後は、リブラ協会側がどう判断するかに掛かっているのではないでしょうか。
コラボキャンペーン実施の意味
マネックスグループがリブラ協会への加盟申請をしている同じタイミングで、マイクリプトヒーローズとのコラボキャンペーンを展開するのには、どのような意味があるのでしょう。
もちろん利益が黒字化したこのタイミングでコインチェックに本腰を入れ、さらなる利益拡大を狙う意図はあるでしょう。
しかしコインチェックは元々マネックスグループによって作られた仮想通貨取引所ではなく、XEMの流出事件によってマネックスグループに買収される形で傘下に入りました。

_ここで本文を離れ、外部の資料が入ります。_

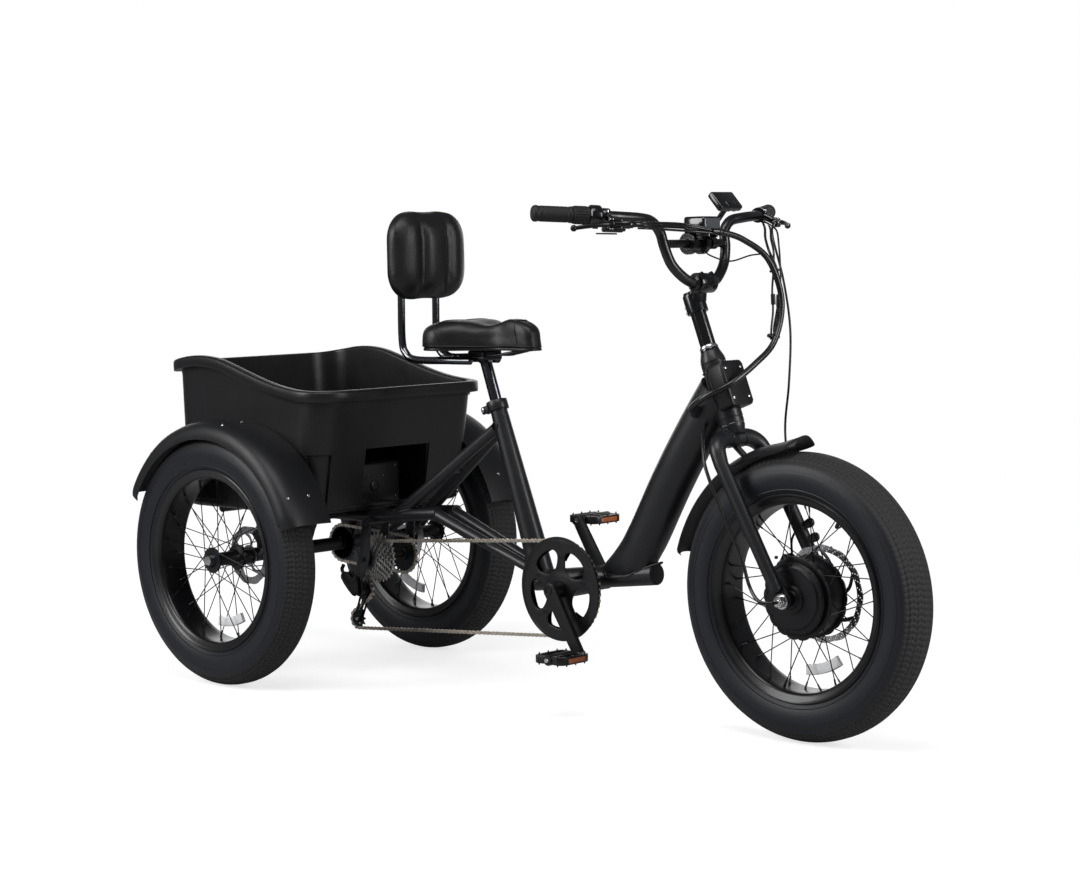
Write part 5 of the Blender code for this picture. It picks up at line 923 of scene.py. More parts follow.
    def finish(
        self, name: str, look: "Finish | Look", body: str, replaces: Iterable[str] = (), angle: float = 0.6,
        normals: bool = True
    ) -> bpy.types.Object:
        """Turn the form into a piece that rides on a body.

        Args:
            name: The piece's name.
            look: Its finish.
            body: The body that it rides on.
            replaces: The solids that it stands for.
            angle: The turn between faces, in radians, past which an edge stays sharp.
            normals: Whether to turn the faces outwards.

        Returns:
            The piece.
        """
        if normals:
            bmesh.ops.recalc_face_normals(self.bm, faces=self.bm.faces)
        for face in self.bm.faces:
            face.smooth = True
        for edge in self.bm.edges:
            if len(edge.link_faces) == 2 and edge.calc_face_angle() > angle:
                edge.smooth = False
        mesh = bpy.data.meshes.new(name)
        self.bm.to_mesh(mesh)
        self.bm.free()
        piece = bpy.data.objects.new(name, mesh)
        bpy.context.scene.collection.objects.link(piece)
        mesh.materials.append(Paintbox.get(look))
        if body:
            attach(piece, body)
        if replaces:
            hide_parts(*replaces)
        log.info("%s: %d faces on %s", name, len(mesh.polygons), body)
        return piece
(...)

つまり仮想通貨業界ではコインチェックは知られてはいるものの、マネックスグループそのものは業界内で実績を残せていないといえます。
リブラ協会加盟審査のタイミングで、世界で最も人気のあるマイクリプトヒーローズとのコラボキャンペーンを実施することは、マネックスグループに必要な実績と知名度を高めることにつながっていくはずです。
これがリブラ協会加盟審査に対して有利に働くと考えるのが自然なのではないでしょうか。
まとめ
コインチェックとマイクリプトヒーローズのコラボキャンペーンの概要と、そのタイミングから推察される思惑について説明させていただきました。
これらはマネックスグループが発表しているわけではありませんし、あくまでも推論です。
しかしこの推論が正しかったとすれば、マネックスグループはそれだけ本気でコラボキャンペーンを立ち上げたはずであり、話題になるほどユニークなものであるはずです。
どれほど面白く、話題になりそうなものなのか、皆さん自身が試してみられればいかがでしょうか。